__Provided data__:
= = = =

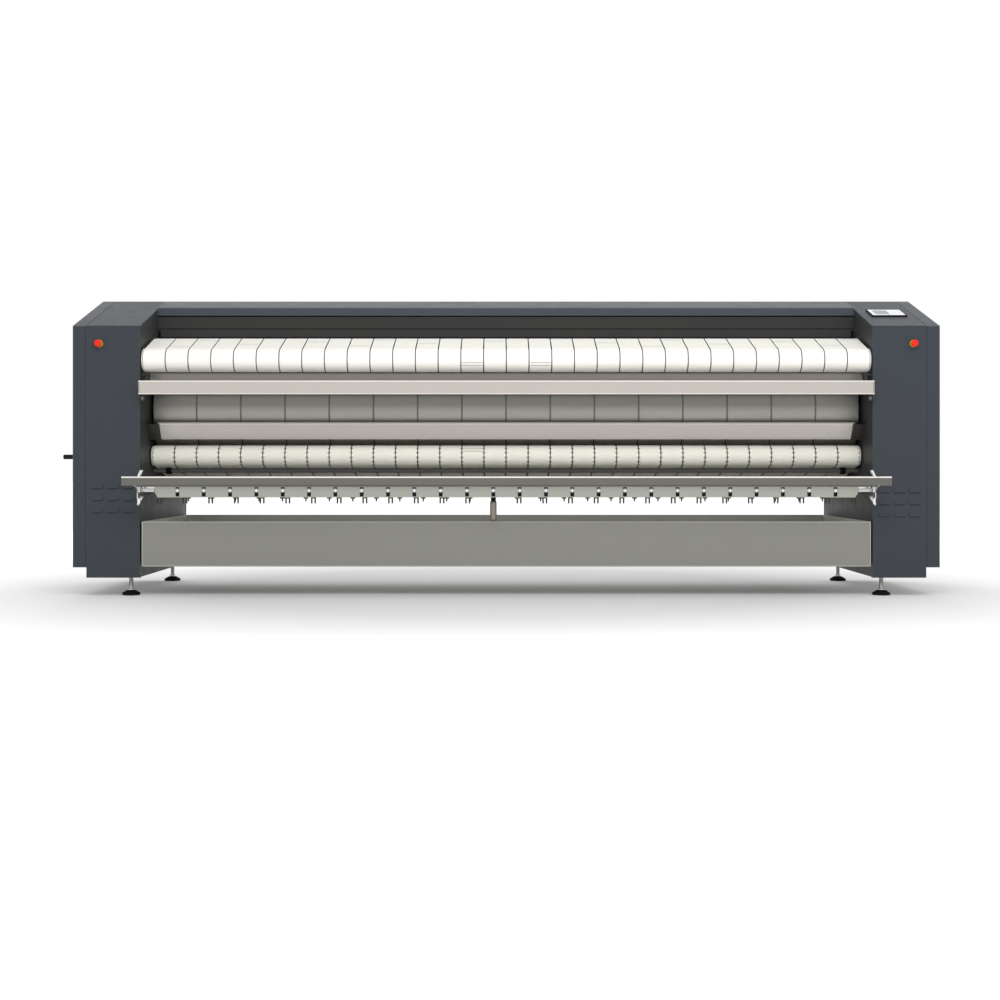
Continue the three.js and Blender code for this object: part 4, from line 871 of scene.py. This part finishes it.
# The guard's ends take the highlight steel whole: a painted highlight.
piece("hand_guard_ends", ends, "guard", painted_highlight_steel, ["hand_guard"])
arms = both_sides(lambda side: slab(guard_arm, side * GUARD_ARM[0], side * GUARD_ARM[1]))
piece("hand_guard_arms", arms, "guard", charcoal, ["hand_guard"])
pins = both_sides(lambda side: rod(6, side * GUARD_ARM[0], side * PIN_END, GUARD_PIVOT, 20))
piece("hand_guard_pins", pins, "guard", charcoal, ["hand_guard"])
tabs = both_sides(lambda side: block(side * TAB[0], side * TAB[1], -45, -42, 890, 921, edge=0.8))
piece("hand_guard_tabs", tabs, "guard", charcoal, ["hand_guard"])
tab_middle = (TAB[0] + TAB[1]) / 2
hexagon = [(0, -51), (4, -51), (5, -50), (5, -47), (0, -47)]
washer = [(0, -47), (6.8, -47), (7.2, -46.6), (7.2, -45), (0, -45)]
tab_bolts = both_sides(lambda side: joined([
    turned(hexagon, (side * tab_middle, 902), 6, "Y"),
    turned(washer, (side * tab_middle, 902), 20, "Y"),
]))
piece("hand_guard_bolts", tab_bolts, "guard", turned_steel)

# %% Exit cover and pan
COVER_HALF = 1625
cover_line = [(166, 800), (140, 792), (188, 719), (214, 727)]
cover_sheet = folded(cover_line, -COVER_HALF, COVER_HALF, 2, bend=4, painted_highlight_above=760)
piece("exit_cover_sheet", cover_sheet, "frame", (cover_steel, painted_highlight_steel), ["exit_cover"])
straps = both_sides(lambda side: folded(cover_line[1:3], side * (COVER_HALF - 10), side * SPAN, 4))
piece("exit_cover_straps", straps, "frame", turned_steel, ["exit_cover"])

pan_line = [(215, 1100), (92, 1026), (92, 985), (150, 985)]
pan = folded(pan_line, -SPAN, SPAN, 2, bend=3)
piece("feed_pan_sheet", pan, "frame", pan_steel, ["feed_pan"])

# %% Guide rail
RAIL_PIVOT = (32, 476)
RAIL_HALF = 1706
ARM = (1644, 1652)
PLATE_END = 1581.3
rail_arm = [
    (-211, 505), (-112, 455), (32, 462), (44, 476), (32, 490), (-100, 494), (-178, 547), (-211, 547),
]
rail_bar = folded(channel(-212, -178, 504, 548), -RAIL_HALF, RAIL_HALF, 3, bend=6.5, painted_highlight_above=530)
piece("guide_rail_bar", rail_bar, "exit_table", (rail_steel, painted_highlight_steel), ["guide_rail"])
arms = both_sides(lambda side: slab(rail_arm, side * ARM[0], side * ARM[1]))
pins = both_sides(lambda side: rod(7, side * ARM[0], side * PIN_END, RAIL_PIVOT, 20))
piece("guide_rail_arms", joined([arms, pins]), "exit_table", zinc, ["guide_rail"])

# %% Brackets, hooks and stubs at the rail's ends
BRACKET = [(-150, 425), (-142, 417), (-22, 460), (-22, 500), (-150, 500)]


def end_fitting(side):
    """Notched bracket under the rail, with the stub and the strap that hold the plate."""
    set_in = 0.5    # two faces in one plane would render black
    outer, inner = side * (ARM[1] - set_in), side * (ARM[1] - 13)
    return joined([
        slab(BRACKET, side * (ARM[1] - 4), outer, 0.8),
        block(inner, outer, -150, -146, 423, 450, 0.8),
        block(inner, outer, -150, -146, 476, 500, 0.8),
        rod(8, side * PLATE_END, side * (ARM[0] + 1), (-104, 484), 24, edge=3),
        block(side * PLATE_END, side * (ARM[0] + 1), -82, -22, 490, 502, 1),
    ])


def hook(side):
    """A strip welded behind the rail, leaning away from the housing as it rises."""
    base, wide, low, high, lean, depth = 1644, 10, 536, 576, 18, (-202, -180)
    corners = [(base - wide, low), (base, low), (base - lean, high), (base - lean - wide, high)]
    points = [(side * x, depth[0], z) for x, z in corners]
    return prism(points, (0, depth[1] - depth[0], 0), 1.5)


fittings = joined([both_sides(end_fitting), both_sides(hook)])
piece("guide_rail_fittings", fittings, "exit_table", bright_steel, ["guide_rail"])

# %% [markdown]
# ## Carrier plate
#
# The plate behind the rail is bolted on through twenty-six upright slots. Each slot shows
# as a dark spot over and under the bolt's pale head. The face is a grid whose slot cells
# are taken out before the sheet gets its thickness, so the slots are real holes. A black
# strip behind them is painted shade: it stands in for the shadow inside the slots.

# %% Carrier plate
SLOT_PITCH = 118.2
SLOTS = [-59 + SLOT_PITCH * n for n in range(-12, 14)]
CARRIER_HALF = 1581
FACE_Y = -112


def carrier_face():
    """The upright face of the plate with its slots."""
    slot_half, slot_low, slot_high = 8.5, 457, 499.5
    xs = [-CARRIER_HALF + 14]
    for x in SLOTS:
        xs += [x - slot_half, x + slot_half]
    xs.append(CARRIER_HALF - 14)
    zs = [453, slot_low, slot_high, 502]
    bm = bmesh.new()
    rows = [[bm.verts.new((x, FACE_Y, z)) for x in xs] for z in zs]
    for k in range(len(zs) - 1):
        for i in range(len(xs) - 1):
            if not (k == 1 and i % 2 == 1):
                bm.faces.new((rows[k][i], rows[k][i + 1], rows[k + 1][i + 1], rows[k + 1][i]))
    for edge, outer in ((0, -CARRIER_HALF), (-1, CARRIER_HALF)):
        low, high = [bm.verts.new((outer, FACE_Y, z)) for z in (479, 502)]
        bm.faces.new((low, *[row[edge] for row in rows], high))
    return bm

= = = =

__Given problem__:
Write out the whole listing again, exactly as it stands.

__Result of the task__:
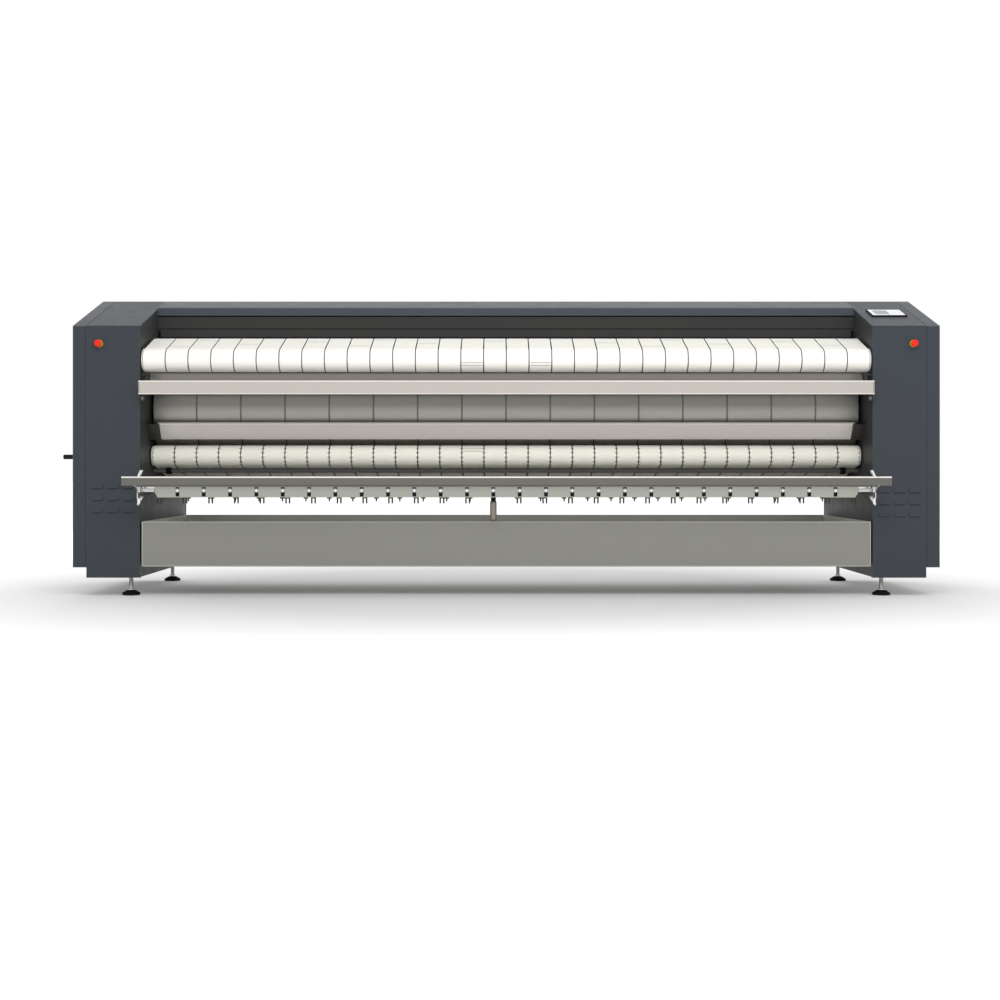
Continue the three.js and Blender code for this object: part 4, from line 871 of scene.py. This part finishes it.
# The guard's ends take the highlight steel whole: a painted highlight.
piece("hand_guard_ends", ends, "guard", painted_highlight_steel, ["hand_guard"])
arms = both_sides(lambda side: slab(guard_arm, side * GUARD_ARM[0], side * GUARD_ARM[1]))
piece("hand_guard_arms", arms, "guard", charcoal, ["hand_guard"])
pins = both_sides(lambda side: rod(6, side * GUARD_ARM[0], side * PIN_END, GUARD_PIVOT, 20))
piece("hand_guard_pins", pins, "guard", charcoal, ["hand_guard"])
tabs = both_sides(lambda side: block(side * TAB[0], side * TAB[1], -45, -42, 890, 921, edge=0.8))
piece("hand_guard_tabs", tabs, "guard", charcoal, ["hand_guard"])
tab_middle = (TAB[0] + TAB[1]) / 2
hexagon = [(0, -51), (4, -51), (5, -50), (5, -47), (0, -47)]
washer = [(0, -47), (6.8, -47), (7.2, -46.6), (7.2, -45), (0, -45)]
tab_bolts = both_sides(lambda side: joined([
    turned(hexagon, (side * tab_middle, 902), 6, "Y"),
    turned(washer, (side * tab_middle, 902), 20, "Y"),
]))
piece("hand_guard_bolts", tab_bolts, "guard", turned_steel)

# %% Exit cover and pan
COVER_HALF = 1625
cover_line = [(166, 800), (140, 792), (188, 719), (214, 727)]
cover_sheet = folded(cover_line, -COVER_HALF, COVER_HALF, 2, bend=4, painted_highlight_above=760)
piece("exit_cover_sheet", cover_sheet, "frame", (cover_steel, painted_highlight_steel), ["exit_cover"])
straps = both_sides(lambda side: folded(cover_line[1:3], side * (COVER_HALF - 10), side * SPAN, 4))
piece("exit_cover_straps", straps, "frame", turned_steel, ["exit_cover"])

pan_line = [(215, 1100), (92, 1026), (92, 985), (150, 985)]
pan = folded(pan_line, -SPAN, SPAN, 2, bend=3)
piece("feed_pan_sheet", pan, "frame", pan_steel, ["feed_pan"])

# %% Guide rail
RAIL_PIVOT = (32, 476)
RAIL_HALF = 1706
ARM = (1644, 1652)
PLATE_END = 1581.3
rail_arm = [
    (-211, 505), (-112, 455), (32, 462), (44, 476), (32, 490), (-100, 494), (-178, 547), (-211, 547),
]
rail_bar = folded(channel(-212, -178, 504, 548), -RAIL_HALF, RAIL_HALF, 3, bend=6.5, painted_highlight_above=530)
piece("guide_rail_bar", rail_bar, "exit_table", (rail_steel, painted_highlight_steel), ["guide_rail"])
arms = both_sides(lambda side: slab(rail_arm, side * ARM[0], side * ARM[1]))
pins = both_sides(lambda side: rod(7, side * ARM[0], side * PIN_END, RAIL_PIVOT, 20))
piece("guide_rail_arms", joined([arms, pins]), "exit_table", zinc, ["guide_rail"])

# %% Brackets, hooks and stubs at the rail's ends
BRACKET = [(-150, 425), (-142, 417), (-22, 460), (-22, 500), (-150, 500)]


def end_fitting(side):
    """Notched bracket under the rail, with the stub and the strap that hold the plate."""
    set_in = 0.5    # two faces in one plane would render black
    outer, inner = side * (ARM[1] - set_in), side * (ARM[1] - 13)
    return joined([
        slab(BRACKET, side * (ARM[1] - 4), outer, 0.8),
        block(inner, outer, -150, -146, 423, 450, 0.8),
        block(inner, outer, -150, -146, 476, 500, 0.8),
        rod(8, side * PLATE_END, side * (ARM[0] + 1), (-104, 484), 24, edge=3),
        block(side * PLATE_END, side * (ARM[0] + 1), -82, -22, 490, 502, 1),
    ])


def hook(side):
    """A strip welded behind the rail, leaning away from the housing as it rises."""
    base, wide, low, high, lean, depth = 1644, 10, 536, 576, 18, (-202, -180)
    corners = [(base - wide, low), (base, low), (base - lean, high), (base - lean - wide, high)]
    points = [(side * x, depth[0], z) for x, z in corners]
    return prism(points, (0, depth[1] - depth[0], 0), 1.5)


fittings = joined([both_sides(end_fitting), both_sides(hook)])
piece("guide_rail_fittings", fittings, "exit_table", bright_steel, ["guide_rail"])

# %% [markdown]
# ## Carrier plate
#
# The plate behind the rail is bolted on through twenty-six upright slots. Each slot shows
# as a dark spot over and under the bolt's pale head. The face is a grid whose slot cells
# are taken out before the sheet gets its thickness, so the slots are real holes. A black
# strip behind them is painted shade: it stands in for the shadow inside the slots.

# %% Carrier plate
SLOT_PITCH = 118.2
SLOTS = [-59 + SLOT_PITCH * n for n in range(-12, 14)]
CARRIER_HALF = 1581
FACE_Y = -112


def carrier_face():
    """The upright face of the plate with its slots."""
    slot_half, slot_low, slot_high = 8.5, 457, 499.5
    xs = [-CARRIER_HALF + 14]
    for x in SLOTS:
        xs += [x - slot_half, x + slot_half]
    xs.append(CARRIER_HALF - 14)
    zs = [453, slot_low, slot_high, 502]
    bm = bmesh.new()
    rows = [[bm.verts.new((x, FACE_Y, z)) for x in xs] for z in zs]
    for k in range(len(zs) - 1):
        for i in range(len(xs) - 1):
            if not (k == 1 and i % 2 == 1):
                bm.faces.new((rows[k][i], rows[k][i + 1], rows[k + 1][i + 1], rows[k + 1][i]))
    for edge, outer in ((0, -CARRIER_HALF), (-1, CARRIER_HALF)):
        low, high = [bm.verts.new((outer, FACE_Y, z)) for z in (479, 502)]
        bm.faces.new((low, *[row[edge] for row in rows], high))
    return bm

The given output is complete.